THE PROBLEM :: Copy exactly the block of lines between the one containing "coupling_nut();" and the one containing "Vector(map(max, high, point))", inclusive.

++++

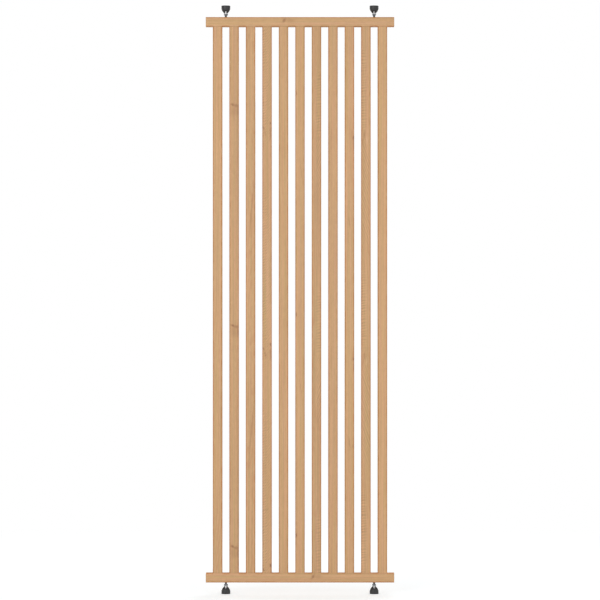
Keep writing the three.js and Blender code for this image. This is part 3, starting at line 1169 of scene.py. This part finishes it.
# 1 for rays that come to the camera straight, by a reflection or through glass
def seenDirectly(nodes):
    rays = nodes.add("LightPath").outputs
    seen = nodes.calc("MAXIMUM", rays["Is Camera Ray"], rays["Is Glossy Ray"])
    return nodes.calc("MAXIMUM", seen, rays["Is Transmission Ray"])


def makeBackground():
    world = bpy.data.worlds.new("room")
    bpy.context.scene.world = world
    world.use_nodes = True
    nodes = Nodes(world.node_tree)
    strength = nodes.ramp(seenDirectly(nodes), 0, 1, roomSettings["ambient"], 1, smooth=False)
    background = nodes.add("Background", {"Color": (1, 1, 1, 1), "Strength": strength})
    nodes.add("OutputWorld", {"Surface": background.outputs["Background"]})


def makeFloor():
    bm = bmesh.new()
    bmesh.ops.create_grid(bm, x_segments=1, y_segments=1, size=roomSettings["floorSize"] / 2)
    floor = looseObject(bm)
    floor.name = "floor"
    material, nodes = newMaterial("paleFloor")
    where = nodes.add("TexCoord").outputs["Object"]
    seen = seenDirectly(nodes)
    far = nodes.ramp(nodes.vector("LENGTH", where), roomSettings["fadeFrom"], roomSettings["fadeTo"])
    grey = roomSettings["floorGrey"]
    diffuse = nodes.add("BsdfDiffuse", {"Color": (grey, grey, grey, 1)}).outputs[0]
    lift = nodes.add("Emission", {"Color": (*roomSettings["floorLift"], 1), "Strength": seen})
    lifted = nodes.add("AddShader", {0: diffuse, 1: lift.outputs[0]}).outputs[0]
    white = nodes.add("Emission", {"Strength": 1.0}).outputs[0]
    share = nodes.calc("MULTIPLY", far, seen)
    nodes.finish(nodes.add("MixShader", {0: share, 1: lifted, 2: white}).outputs[0])
    floor.data.materials.append(material)


def hangLamps():
    target = Vector((0, 0, overallHeight / 2))
    for name, lamp in lampSettings.items():
        data = bpy.data.lights.new(name, "AREA")
        data.size = lamp["size"]
        data.energy = lamp["watts"]
        light = bpy.data.objects.new(name, data)
        light.location = lamp["at"]
        light.rotation_euler = (target - Vector(lamp["at"])).to_track_quat("-Z", "Y").to_euler()
        light.visible_camera = False
        bpy.context.scene.collection.objects.link(light)


makeBackground()
makeFloor()
hangLamps()
bpy.context.scene.view_settings.view_transform = "Standard"
print("room lit")
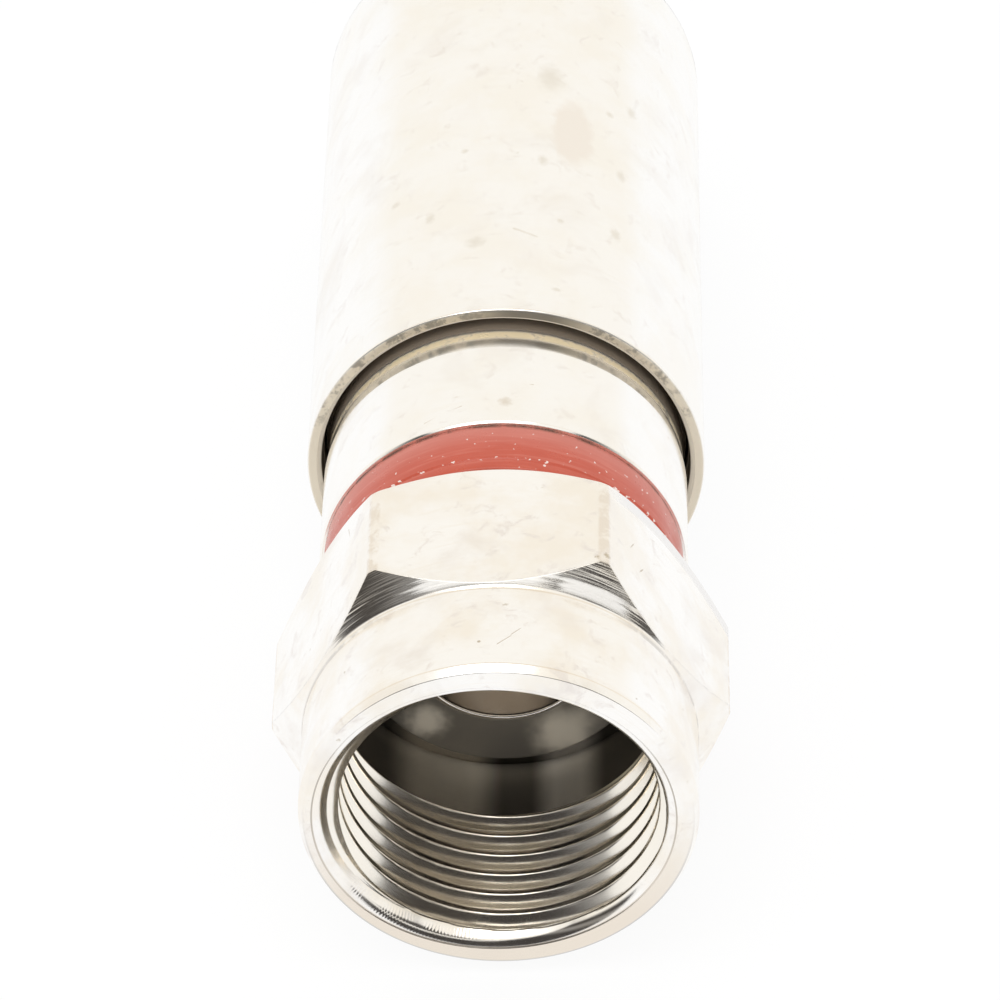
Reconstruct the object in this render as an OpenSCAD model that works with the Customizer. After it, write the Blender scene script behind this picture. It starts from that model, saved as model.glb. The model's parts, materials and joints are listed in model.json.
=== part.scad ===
// Compression F connector for coaxial cable.
// The axis runs along Y: the nut's open mouth lies at y = 0 and faces -Y,
// and the cable enters the compression sleeve from +Y. All sizes are in millimetres.

/* [Thread] */
// Nominal (major) diameter of the internal thread
thread_d = 9.525; // [9.0:0.005:9.8]
// Pitch of the thread
thread_pitch = 0.794; // [0.6:0.001:1.0]
// Length from the nut's front face to the end of the thread
thread_length = 4.95; // [3.5:0.05:6]
// Radial step from the thread's major diameter out to the mouth and the relief
thread_relief = 0.09; // [0.05:0.01:0.2]

/* [Coupling nut] */
// Distance across the hex flats
nut_across_flats = 11.11; // [10.8:0.01:13.6]
// Radial amount turned off the hex corners
corner_trim = 0.07; // [0.02:0.01:0.3]
// Turn of the hex about its axis at rest, in degrees
hex_turn = -2.4; // [-30:0.1:30]
// Length of the round collar ahead of the hex
collar_length = 3.33; // [1:0.01:4.5]
// Radial step from the flats down to the collar
collar_step = 0.10; // [0.05:0.01:0.3]
// Rounding of the collar's front edge
collar_round = 0.17; // [0.05:0.01:0.3]
// Angle of the front bevel, measured from the axis
front_bevel = 48; // [30:1:70]
// Angle of the rear bevel, measured from the axis
rear_bevel = 47; // [30:1:70]
// Radial depth of the rear bevel below the flats
rear_bevel_depth = 0.47; // [0.2:0.01:0.6]
// Depth from the front face to the post's flange, where the mating port seats
seat_depth = 6.98; // [6.2:0.01:9]
// Thickness of the nut's inward lip, held behind the post's flange
lip_thickness = 0.45; // [0.3:0.01:1]

/* [Post] */
// Bore of the post, for the cable's insulation
post_bore_d = 4.90; // [4.0:0.05:5.3]
// Wall of the post's shank, where the nut turns on it and the body holds it
shank_wall = 0.60; // [0.4:0.01:0.7]
// Wall of the post's thin tail, under the cable's braid
tail_wall = 0.30; // [0.2:0.01:0.4]
// Height of the barb above the tail
barb_height = 0.30; // [0.15:0.01:0.35]
// Length of the barb
barb_length = 1.2; // [0.6:0.1:2]
// Radial width of the flange outside the shank
flange_width = 1.05; // [0.7:0.01:1.2]
// Thickness of the flange
flange_thickness = 0.50; // [0.4:0.01:1]

/* [Cable] */
// Diameter over the cable's jacket
jacket_d = 7.0; // [5.8:0.1:8.6]

/* [Body] */
// Wall of the body around the grip ring's nose
body_wall = 0.70; // [0.5:0.01:1]
// Wall of the body's nose, around the post's shank
nose_wall = 0.65; // [0.4:0.01:0.8]
// Length of the post's press fit in the body
press_length = 5.0; // [3:0.1:8]
// Size of the edge break on the body's front edge
body_edge = 0.10; // [0.05:0.01:0.2]

/* [Colour ring] */
// Width of the ring along the axis
ring_width = 1.84; // [1:0.01:3]
// Radial thickness of the ring
ring_wall = 0.75; // [0.4:0.01:0.9]
// How far the ring lies below the body's surface
ring_inset = 0.13; // [0:0.01:0.3]
// Width of the lower step at the ring's front
ring_step_width = 0.42; // [0.2:0.01:0.8]
// Radial drop of that step
ring_step_drop = 0.07; // [0.03:0.01:0.15]

/* [Seals] */
// Section diameter of the seal ring behind the nut
nut_seal_section = 0.80; // [0.6:0.05:0.9]
// Section diameter of the seal ring under the sleeve
sleeve_seal_section = 0.80; // [0.6:0.05:1]
// Distance from the sleeve's front rim back to its seal ring
sleeve_seal_place = 3.0; // [2:0.1:5]

/* [Compression sleeve] */
// Length of the sleeve
sleeve_length = 19.5; // [17:0.1:26]
// Wall of the sleeve
sleeve_wall = 0.47; // [0.35:0.01:0.8]
// Travel of the sleeve towards the nut when it is crimped
sleeve_travel = 4.2; // [3:0.1:5]
// Radial depth of the lead-in recess at the sleeve's front rim
lead_in = 0.12; // [0.05:0.01:0.2]
// Length of the lead-in recess
lead_in_length = 0.8; // [0.3:0.1:2]
// Thickness of the sleeve's end wall, around the cable entry
end_wall = 1.6; // [1:0.1:3]
// Rounding of the sleeve's rear edge
end_round = 0.8; // [0.3:0.1:1.2]
// Radial step from the grip ring's bore out to the hole in the end wall
end_hole_step = 0.20; // [0.1:0.05:0.4]

/* [Grip ring] */
// Wall of the grip ring's nose
grip_wall = 0.60; // [0.4:0.01:0.8]
// Length of the grip ring's thick rear flange
grip_flange = 2.4; // [1.5:0.1:3]
// Length of the grip ring's nose
grip_nose = 5.4; // [4:0.1:6.5]

/* [Clearances] */
// Radial running clearance between the nut's lip and the post
run_gap = 0.08; // [0.04:0.01:0.1]
// Axial clearance between pieces that turn or meet end to end
end_gap = 0.06; // [0.04:0.01:0.1]
// Radial sliding clearance between the sleeve and the body
slide_gap = 0.05; // [0.03:0.01:0.1]
// Radial clearance left by a press fit or a stretched ring
press_gap = 0.01; // [0.005:0.005:0.02]
// Radial clearance around the cable's jacket
jacket_gap = 0.25; // [0.15:0.05:0.4]
// Radial clearance between the grip ring's nose and the body
nose_gap = 0.20; // [0.1:0.05:0.3]
// Axial gap left at the end of the sleeve's travel
travel_gap = 0.22; // [0.1:0.01:0.5]
// Axial gap between the nut's rear face and the ring behind it
nut_ring_gap = 0.20; // [0.1:0.01:0.4]

/* [Hidden] */
$fn = 96;
EPS = 0.01;            // overlap that keeps cuts clean

// Radii of the thread and of the nut
minor_r = (thread_d - thread_pitch) / 2;
mouth_r = thread_d / 2 + thread_relief / 3;
relief_r = thread_d / 2 + thread_relief;
flat_r = nut_across_flats / 2;
corner_r = flat_r / cos(30) - corner_trim;
collar_r = flat_r - collar_step;
rear_r = flat_r - rear_bevel_depth;

// Radii of the post
bore_r = post_bore_d / 2;
shank_r = bore_r + shank_wall;
tail_r = bore_r + tail_wall;
flange_r = shank_r + flange_width;
flange_edge = 0.08;    // edge break on the flange and on its bore
lip_r = shank_r + run_gap;

// Radii of the cable's way, from the jacket out to the sleeve
entry_r = jacket_d / 2 + jacket_gap;
grip_r = entry_r + grip_wall;
rear_bore_r = grip_r + nose_gap;
body_r = rear_bore_r + body_wall;
chamber_step = 0.6;    // the chamber behind the post is this much smaller in radius
chamber_r = rear_bore_r - chamber_step;
sleeve_bore_r = body_r + slide_gap;
sleeve_r = sleeve_bore_r + sleeve_wall;

// Radii of the body's nose, of the ring and of the seals
nose_r = shank_r + nose_wall;
ring_r = body_r - ring_inset;
neck_r = ring_r - ring_wall;
nut_seal_r = nose_r + press_gap + nut_seal_section / 2;
pocket_r = nut_seal_r + nut_seal_section / 2 + end_gap;
sleeve_seal_r = body_r - sleeve_seal_section / 2;
groove_r = sleeve_seal_r - sleeve_seal_section / 2 - press_gap;

// Places along the axis, counted from the nut's front face
flange_back = seat_depth + flange_thickness;
lip_front = flange_back + end_gap;
lip_back = lip_front + lip_thickness;
nose_front = lip_back + end_gap;
neck_front = nose_front + nut_seal_section;
nut_length = neck_front - nut_ring_gap;
ring_back = neck_front + ring_width;
sleeve_front = ring_back + travel_gap + sleeve_travel;
sleeve_end = sleeve_front + sleeve_length;
grip_back = sleeve_end - end_wall;
grip_front = grip_back - grip_flange;
body_end = grip_front - sleeve_travel - travel_gap;
press_end = nose_front + press_length;
rear_bore_start = body_end - grip_nose - travel_gap;
tail_end = body_end - 0.6;
groove_place = sleeve_front + sleeve_seal_place;

// Turns a profile of [radius, place] points about the axis and lays it along +Y
module turned(points) {
    rotate([-90, 0, 0]) rotate_extrude() polygon(points);
}

// Solid of revolution between two places, with one radius at each
module plug(r1, y1, r2, y2) {
    turned([[0, y1], [r1, y1], [r2, y2], [0, y2]]);
}

// Ring of round section about the axis
module seal_ring(ring_radius, section, place) {
    translate([0, place, 0]) rotate([-90, 0, 0])
        rotate_extrude() translate([ring_radius, 0]) circle(d = section, $fn = 48);
}

// Points of a quarter round of radius size, from angle a1 to a2, about a centre
function arc(centre, size, a1, a2, steps = 5) =
    [for (i = [0:steps]) let (a = a1 + (a2 - a1) * i / steps)
        [centre[0] + size * cos(a), centre[1] + size * sin(a)]];

// Outline turned on the nut before its flats are cut
module nut_blank() {
    front_corner = collar_length + (corner_r - collar_r) / tan(front_bevel);
    rear_corner = nut_length - (corner_r - rear_r) / tan(rear_bevel);
    turned(concat(
        [[0, 0]],
        arc([collar_r - collar_round, collar_round], collar_round, -90, 0),
        [[collar_r, collar_length], [corner_r, front_corner],
         [corner_r, rear_corner], [rear_r, nut_length], [0, nut_length]]));
}

module coupling_nut() {
    chamfer = mouth_r - minor_r;
    color([0.86, 0.84, 0.79]) difference() {
        intersection() {
            nut_blank();
            rotate([0, hex_turn, 0]) rotate([-90, 0, 0])
                cylinder(r = flat_r / cos(30), h = nut_length, $fn = 6);
        }
        // thread, drawn as its minor bore, with the chamfer at the mouth
        plug(mouth_r + EPS, -EPS, minor_r, chamfer);
        plug(minor_r, 0, minor_r, thread_length + EPS);
        // relief behind the thread, where the post's flange lies
        plug(relief_r, thread_length, relief_r, lip_front);
        // bore of the lip, and the seal's pocket behind it
        plug(lip_r, lip_front - EPS, lip_r, nut_length + EPS);
        plug(pocket_r, lip_back, pocket_r, nut_length + EPS);
    }
}

module post() {
    barb_r = tail_r + barb_height;
    barb_start = tail_end - barb_length;
    color([0.80, 0.78, 0.73]) turned([
        [bore_r + flange_edge, seat_depth],
        [flange_r - flange_edge, seat_depth],
        [flange_r, seat_depth + flange_edge],
        [flange_r, flange_back],
        [shank_r, flange_back],
        [shank_r, press_end],
        [tail_r, press_end],
        [tail_r, barb_start],
        [barb_r, barb_start],
        [tail_r - tail_wall / 2, tail_end],
        [bore_r, tail_end],
        [bore_r, seat_depth + flange_edge]]);
}

module nut_seal() {
    color([0.08, 0.08, 0.08])
        seal_ring(nut_seal_r, nut_seal_section, neck_front - nut_seal_section / 2);
}

module colour_ring() {
    front_round = 0.12;
    step_back = neck_front + ring_step_width;
    step_r = ring_r - ring_step_drop;
    color([0.80, 0.42, 0.36]) turned(concat(
        [[neck_r + press_gap, neck_front]],
        arc([step_r - front_round, neck_front + front_round], front_round, -90, 0),
        [[step_r, step_back], [ring_r, step_back], [ring_r, ring_back],
         [neck_r + press_gap, ring_back]]));
}

module body() {
    groove_half = sleeve_seal_section / 2 + end_gap;
    color([0.88, 0.86, 0.81]) turned([
        [shank_r + press_gap, nose_front],
        [nose_r, nose_front],
        [nose_r, neck_front],
        [neck_r, neck_front],
        [neck_r, ring_back],
        [body_r - body_edge, ring_back],
        [body_r, ring_back + body_edge],
        [body_r, groove_place - groove_half],
        [groove_r, groove_place - groove_half],
        [groove_r, groove_place + groove_half],
        [body_r, groove_place + groove_half],
        [body_r, body_end - body_edge],
        [body_r - body_edge, body_end],
        [rear_bore_r, body_end],
        [rear_bore_r, rear_bore_start],
        [chamber_r, rear_bore_start - chamber_step],
        [chamber_r, press_end],
        [shank_r + press_gap, press_end]]);
}

module sleeve_seal() {
    color([0.08, 0.08, 0.08])
        seal_ring(sleeve_seal_r, sleeve_seal_section, groove_place);
}

module compression_sleeve() {
    rim_round = 0.10;
    lead_r = sleeve_bore_r + lead_in;
    color([0.88, 0.86, 0.81]) turned(concat(
        [[lead_r, sleeve_front]],
        arc([sleeve_r - rim_round, sleeve_front + rim_round], rim_round, -90, 0, 3),
        arc([sleeve_r - end_round, sleeve_end - end_round], end_round, 0, 90, 6),
        [[entry_r + end_hole_step, sleeve_end],
         [entry_r + end_hole_step, grip_back],
         [sleeve_bore_r, grip_back],
         [sleeve_bore_r, sleeve_front + lead_in_length],
         [lead_r, sleeve_front + lead_in_length]]));
}

module grip_ring() {
    tip = grip_front - grip_nose;
    tip_drop = 0.25;   // the nose narrows by this much in radius towards its tip
    tip_length = 1.5;
    color([0.92, 0.90, 0.84]) turned([
        [entry_r, tip],
        [grip_r - tip_drop, tip],
        [grip_r, tip + tip_length],
        [grip_r, grip_front],
        [sleeve_bore_r - press_gap, grip_front],
        [sleeve_bore_r - press_gap, grip_back],
        [entry_r, grip_back]]);
}

coupling_nut();
post();
nut_seal();
colour_ring();
body();
sleeve_seal();
compression_sleeve();
grip_ring();
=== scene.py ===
"""Looks of a compression F connector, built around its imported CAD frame.

The axis runs along +Y from the nut's mouth, and the connector lies on its side with +Z up.
Sizes are in millimetres, and MM turns them into metres where a mesh is made.
"""

import json
import math

import bpy
from mathutils import Matrix, Vector


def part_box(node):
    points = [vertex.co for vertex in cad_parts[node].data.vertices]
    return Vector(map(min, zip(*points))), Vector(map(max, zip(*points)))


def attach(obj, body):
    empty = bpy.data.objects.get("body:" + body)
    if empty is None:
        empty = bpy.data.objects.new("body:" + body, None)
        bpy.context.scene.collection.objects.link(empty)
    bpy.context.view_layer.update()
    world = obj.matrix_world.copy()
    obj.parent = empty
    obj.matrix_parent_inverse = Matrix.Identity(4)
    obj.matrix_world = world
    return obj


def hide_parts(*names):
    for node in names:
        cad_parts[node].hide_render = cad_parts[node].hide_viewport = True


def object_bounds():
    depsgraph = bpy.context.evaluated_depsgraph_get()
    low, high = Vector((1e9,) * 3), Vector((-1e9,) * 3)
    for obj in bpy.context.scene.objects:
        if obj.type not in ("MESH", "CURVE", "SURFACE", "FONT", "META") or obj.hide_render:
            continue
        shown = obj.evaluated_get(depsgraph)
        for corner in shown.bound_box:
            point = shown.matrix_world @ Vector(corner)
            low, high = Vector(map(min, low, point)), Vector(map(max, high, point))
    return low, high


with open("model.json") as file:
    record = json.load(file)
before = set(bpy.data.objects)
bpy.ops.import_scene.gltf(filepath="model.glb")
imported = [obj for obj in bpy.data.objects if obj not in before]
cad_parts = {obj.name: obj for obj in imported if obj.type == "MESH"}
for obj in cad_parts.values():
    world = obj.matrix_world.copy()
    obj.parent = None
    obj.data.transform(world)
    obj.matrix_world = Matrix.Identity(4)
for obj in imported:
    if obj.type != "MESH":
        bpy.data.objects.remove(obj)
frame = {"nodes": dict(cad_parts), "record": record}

MM = 0.001
cad_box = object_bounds()

# ---------------------------------------------------------------- sizes

MOUNTS = {m["name"]: m for m in frame["record"]["mounts"]}


def reach(node):
    """Front place, rear place and outer radius of a turned CAD node, in millimetres."""
    low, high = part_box(node)
    return low.y / MM, high.y / MM, high.z / MM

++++

THE RESPONSE ::
coupling_nut();
post();
nut_seal();
colour_ring();
body();
sleeve_seal();
compression_sleeve();
grip_ring();
=== scene.py ===
"""Looks of a compression F connector, built around its imported CAD frame.

The axis runs along +Y from the nut's mouth, and the connector lies on its side with +Z up.
Sizes are in millimetres, and MM turns them into metres where a mesh is made.
"""

import json
import math

import bpy
from mathutils import Matrix, Vector


def part_box(node):
    points = [vertex.co for vertex in cad_parts[node].data.vertices]
    return Vector(map(min, zip(*points))), Vector(map(max, zip(*points)))


def attach(obj, body):
    empty = bpy.data.objects.get("body:" + body)
    if empty is None:
        empty = bpy.data.objects.new("body:" + body, None)
        bpy.context.scene.collection.objects.link(empty)
    bpy.context.view_layer.update()
    world = obj.matrix_world.copy()
    obj.parent = empty
    obj.matrix_parent_inverse = Matrix.Identity(4)
    obj.matrix_world = world
    return obj


def hide_parts(*names):
    for node in names:
        cad_parts[node].hide_render = cad_parts[node].hide_viewport = True


def object_bounds():
    depsgraph = bpy.context.evaluated_depsgraph_get()
    low, high = Vector((1e9,) * 3), Vector((-1e9,) * 3)
    for obj in bpy.context.scene.objects:
        if obj.type not in ("MESH", "CURVE", "SURFACE", "FONT", "META") or obj.hide_render:
            continue
        shown = obj.evaluated_get(depsgraph)
        for corner in shown.bound_box:
            point = shown.matrix_world @ Vector(corner)
            low, high = Vector(map(min, low, point)), Vector(map(max, high, point))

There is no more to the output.